Just gas or Crimea too?
It depends on what is written in Ukraine’s lawsuits against Russia whether the Odessa gas field will remain under management of Crimea or Russia will have to give it to Ukraine.
“Without the peninsula, Kiev may claim new ‘borders’ in the Black Sea. But it will mean that Kiev indirectly recognizes Crimea as part of Russia,” says Dmitry Marunich, co-chair at the Fund for Energy Strategies. He doubts that the authorities will do it. In his words, Ukraine will demand the entire Ukrainian sector of the Black Sea - the part it possessed before March 2014.
“In such case, the chances to bring back the Odessa gas field will decrease, as Russia will have to recognize that it has annexed the peninsula. Otherwise, Moscow may go on concessions, the more so as the gas field is in the waters that only Ukraine has a right to claim,” Marunich says.
In such case, Russia will have to make concessions. It is UNCLOS that allows Moscow to claim the extension of its share of the Arctic continental shelf that is much more attractive than the Black Sea one. For instance, the reserves at the Odessa gas field totaled 20billion cubic meters, which is too little by Russian standards. If the case is linked to the claims for Crimea, the Court will simply refuse to consider the claim for lack of subject-matter jurisdiction, says Nikita Kulikov, Executive Director of Heads Consulting. “First, settle the dispute over Crimea, and then shift to the rights to the gas fields on the continental shelf,” Kulikov told Vzglyad newspaper.
Protract and shelve the case
It appears that Ukraine will follow the example of Romania that disputed the status of the Ukrainian Snake Island at the International Court of Justice in The Hague in 2004. Romania demanded a larger economic zone and control over potential oil and gas fields in the Black Sea. Then, Bucharest managed to get a significant part of the water area it had claimed. In 2009, the Court ruled transferring 9.7 thousand square meters out of the disputed 12 thousand square meters to Romania. Bucharest had already managed to issues licenses to oil and gas companies for exploration of the gas fields and last year a pool of companies led by LUKoil opened a field with 30billion cubic meters of gas reserves.
Alexander Proelss, Professor of Public Law, University of Trier, told Deutsche Welle Ukraine has a chance to win the case against Russia even if it claims the entire sector of the Black Sea it processes before March 2014. In his words, Ukraine has a sovereign right to recover and delegate the right to recovery of natural resources in the above zone. The expert in the maritime law is sure that Crimea’s “annexation by Russia” and nationalization of the company have in no way affected that sovereign right due to the principle of collective non-recognition. The German expert explains that the consequences of Crimea’s “annexation that is inconsistent with the international law must be considered as if there was no annexation at all.”

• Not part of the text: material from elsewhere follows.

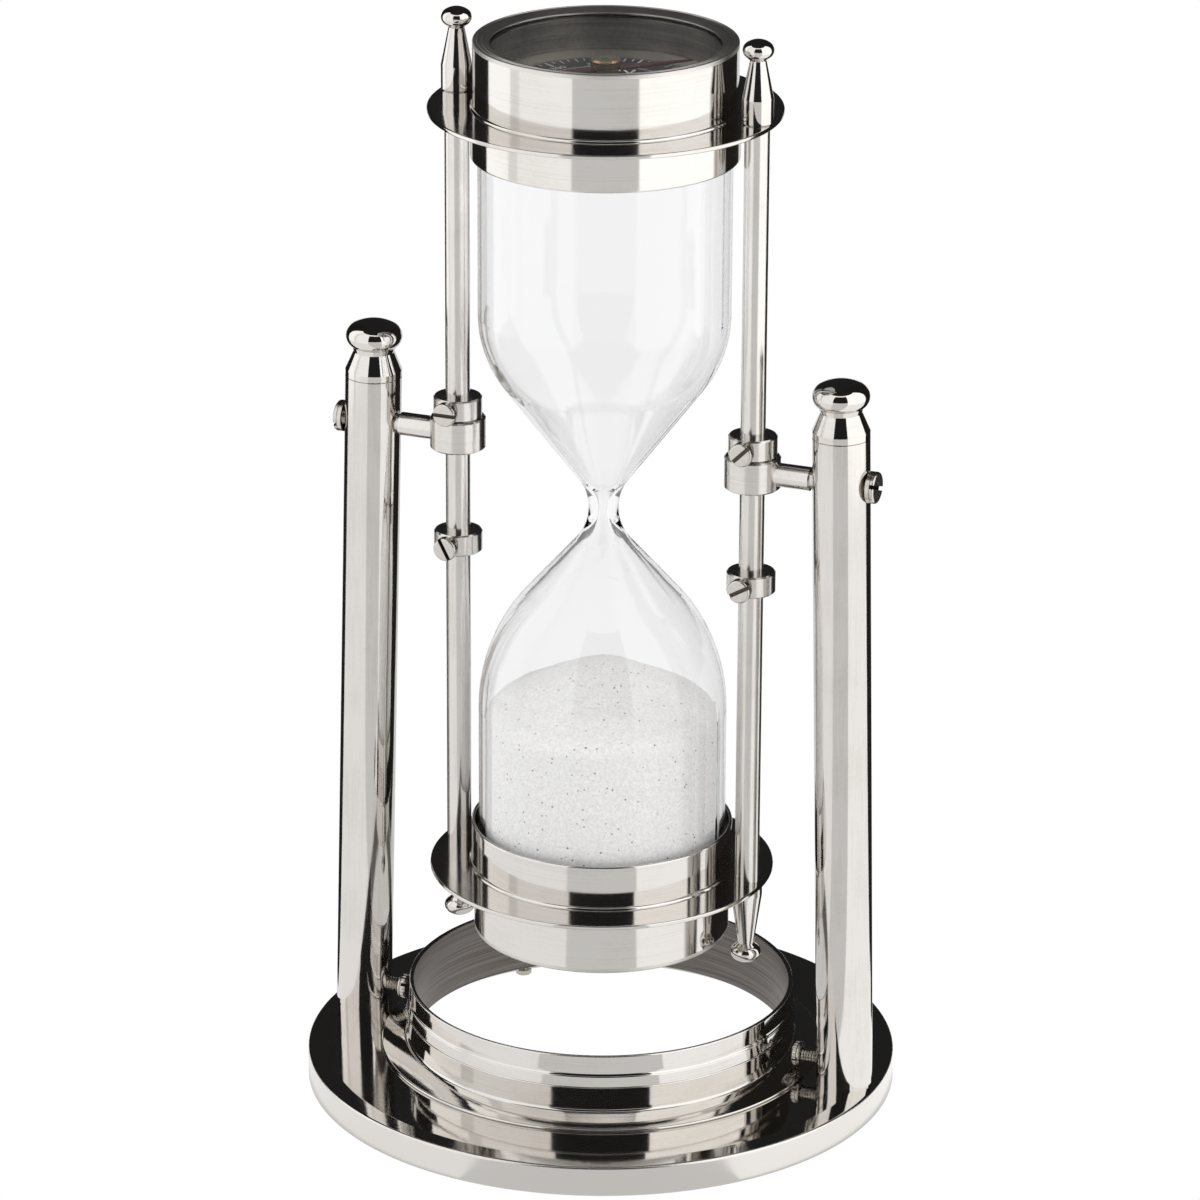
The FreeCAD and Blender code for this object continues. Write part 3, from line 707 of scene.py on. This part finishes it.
def dial_print(name, body, under):
    """Degree ticks, numbers and compass letters on one dial."""
    bm = bmesh.new()
    z = DIAL_FACE_Z + PRINT_LIFT
    for deg in range(0, 360, 5):
        bold = deg % 30 == 0
        length = TICK_THIRTY if bold else (TICK_TEN if deg % 10 == 0 else TICK_FIVE)
        tick(bm, DIAL_PRINT_R - length, DIAL_PRINT_R, TICK_BOLD if bold else TICK_FINE, deg, z)
    for deg in range(0, 360, 30):
        printed(bm, str(deg), NUMBER_SIZE, NUMBER_R, deg, z)
    for deg, letter in ((0, "N"), (90, "E"), (180, "S"), (270, "W")):
        printed(bm, letter, LETTER_SIZE, LETTER_R, deg, z)
    for deg, letters in ((45, "NE"), (135, "SE"), (225, "SW"), (315, "NW")):
        printed(bm, letters, PAIR_SIZE, PAIR_R, deg, z)
    turned_mesh(bm, [(HOOP_R, z), (HOOP_R + HOOP_W, z)], 96)
    if under:
        bmesh.ops.transform(bm, matrix=turned_over(), verts=bm.verts[:])
    return new_piece(name, bm, white_print, body)


def turned_over():
    """Half turn about the X axis through the middle of the cage."""
    middle = Matrix.Translation((0, 0, MIDDLE_Z))
    return middle @ Matrix.Rotation(math.pi, 4, "X") @ middle.inverted()


def hub_jewel(name, body, under):
    """Domed green jewel let into the top of a needle's hub."""
    bm = bmesh.new()
    turns = [math.radians(15 * i) for i in range(6)]
    profile = [(JEWEL_R * math.cos(a), HUB_CENTRE_Z + JEWEL_RISE * math.sin(a)) for a in turns]
    profile.append((0.0, HUB_CENTRE_Z + JEWEL_RISE))
    turned_mesh(bm, profile, 32)
    if under:
        bmesh.ops.transform(bm, matrix=turned_over(), verts=bm.verts[:])
    return new_piece(name, bm, jewel_green, body, smooth=True)


build_turned_parts()
build_sand()
for end, under in (("_top", False), ("_bottom", True)):
    dial_print("dial_print" + end, "cage", under)
    hub_jewel("hub_jewel" + end, "compass_needle" + end, under)


# ---- studio -------------------------------------------------------------
def facing(deg):
    """Unit vector on the ground, turned from the camera's direction toward the right of the picture."""
    a = math.radians(deg)
    toward = Vector((math.sin(VIEW_YAW), -math.cos(VIEW_YAW), 0))
    right = Vector((math.cos(VIEW_YAW), math.sin(VIEW_YAW), 0))
    return toward * math.cos(a) + right * math.sin(a)


def staged(name, points, faces, material):
    """Part of the studio, made from points and faces."""
    mesh = bpy.data.meshes.new(name)
    mesh.from_pydata(points, [], faces)
    mesh.materials.append(material)
    piece = bpy.data.objects.new(name, mesh)
    bpy.context.scene.collection.objects.link(piece)
    return piece


def arc_wall(name, radius, deg0, deg1, z0, z1, material, steps=40):
    """Upright curved panel that the camera doesn't see."""
    points = []
    for i in range(steps + 1):
        ground = facing(deg0 + (deg1 - deg0) * i / steps) * radius
        points += [ground + Vector((0, 0, z0)), ground + Vector((0, 0, z1))]
    faces = [(2 * i, 2 * i + 2, 2 * i + 3, 2 * i + 1) for i in range(steps)]
    wall = staged(name, points, faces, material)
    hide_from(wall, "camera")
    return wall


def ground_card(name, deg0, deg1, material, inner_r, steps=30):
    """Flat sector on the floor that only polished metal mirrors."""
    points = []
    for i in range(steps + 1):
        ground = facing(deg0 + (deg1 - deg0) * i / steps)
        points += [ground * inner_r, ground * GROUND_REACH_R]
    faces = [(2 * i, 2 * i + 1, 2 * i + 3, 2 * i + 2) for i in range(steps)]
    card = staged(name, points, faces, material)
    card.location.z = -GROUND_DROP
    hide_from(card, "camera", "transmission", "diffuse", "shadow")


def build_floor():
    """Evenly lit white table: paper white to the camera, a little darker in reflections."""
    mat = emission_material("pale_floor", FLOOR_SEEN)
    tree = mat.node_tree
    path = add(tree, "LightPath")
    seen = maths(tree, "MAXIMUM", path.outputs["Is Camera Ray"], path.outputs["Is Transmission Ray"])
    strength = mix_value(tree, seen, FLOOR_MIRRORED, FLOOR_SEEN)
    put(tree, tree.nodes["Emission"].inputs["Strength"], strength)
    h = FLOOR_HALF
    floor = staged("floor", [(-h, -h, 0), (h, -h, 0), (h, h, 0), (-h, h, 0)], [(0, 1, 2, 3)], mat)
    floor.location.z = -FLOOR_DROP


def build_lights():
    """Softboxes and lit ground, with black cards behind that the metal's dark edges mirror."""
    for name, (deg0, deg1, strength) in LIT_GROUND.items():
        ground_card(name, deg0, deg1, emission_material(name, strength), LIT_GROUND_R)
    for name, (deg0, deg1, strength) in SOFTBOXES.items():
        arc_wall(name, PANEL_R, deg0, deg1, PANEL_LOW, STUDIO_TOP, emission_material(name, strength))
    bridge = emission_material("softbox_bridge", BRIDGE_LIGHT)
    arc_wall("softbox_bridge", PANEL_R, -BRIDGE_HALF_DEG, BRIDGE_HALF_DEG, BRIDGE_LOW, STUDIO_TOP, bridge)
    black = emission_material("black_card", BLACK_LIGHT, (1.0, 0.9, 0.8, 1))
    for name, (deg0, deg1) in BLACK_CARDS.items():
        card = arc_wall(name, CARD_R, deg0, deg1, PANEL_LOW, STUDIO_TOP, black)
        hide_from(card, "diffuse", "transmission", "shadow")
        ground_card("ground_" + name, deg0, deg1, black, BLACK_GROUND_R)


def build_sky():
    """Even white light on matt surfaces, almost black in polished metal."""
    world = bpy.data.worlds.new("studio")
    bpy.context.scene.world = world
    world.use_nodes = True
    tree = world.node_tree
    sky = tree.nodes["Background"]
    sky.inputs["Color"].default_value = (1, 1, 1, 1)
    path = add(tree, "LightPath")
    mirrored = mix_value(tree, path.outputs["Is Transmission Ray"], SKY_MIRRORED, SKY_THROUGH_GLASS)
    put(tree, sky.inputs["Strength"],
        mix_value(tree, path.outputs["Is Glossy Ray"], SKY_ON_MATT, mirrored))


def build_camera():
    away = facing(0) * math.cos(VIEW_ELEVATION) + Vector((0, 0, math.sin(VIEW_ELEVATION)))
    camera = bpy.data.objects.new("camera", bpy.data.cameras.new("camera"))
    bpy.context.scene.collection.objects.link(camera)
    look = (-away).to_track_quat("-Z", "Y").to_matrix().to_4x4()
    roll = Matrix.Rotation(VIEW_ROLL, 4, "Z")
    camera.matrix_world = Matrix.Translation(TARGET + away * VIEW_DISTANCE) @ look @ roll
    camera.data.lens = LENS_MM
    camera.data.shift_x, camera.data.shift_y = SHIFT
    camera.data.clip_end = 50
    bpy.context.scene.camera = camera
    bpy.context.scene.view_settings.view_transform = "Standard"


build_floor()
build_lights()
build_sky()
build_camera()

Other experts say the trial will take years. The International Court will note the claim only after the sides declare that the pre-trial consultations are over. “So far, only Ukraine has announced that the consultations are over, while we say they are not over yet. So, I think these proceedings are not promising,” Anatoly Kapustin, President of the Russian Association for the International Law, told RIA Novosti. In addition, under UNCLOS, the Tribunal consists of five arbitrators, two of which are selected by each party to the arbitration, the other three are selected mutually. This gives another chance to shelve the case of the Odessa gas field at least for a few years until the peninsula gets used to the fact that it receives gas from the continent.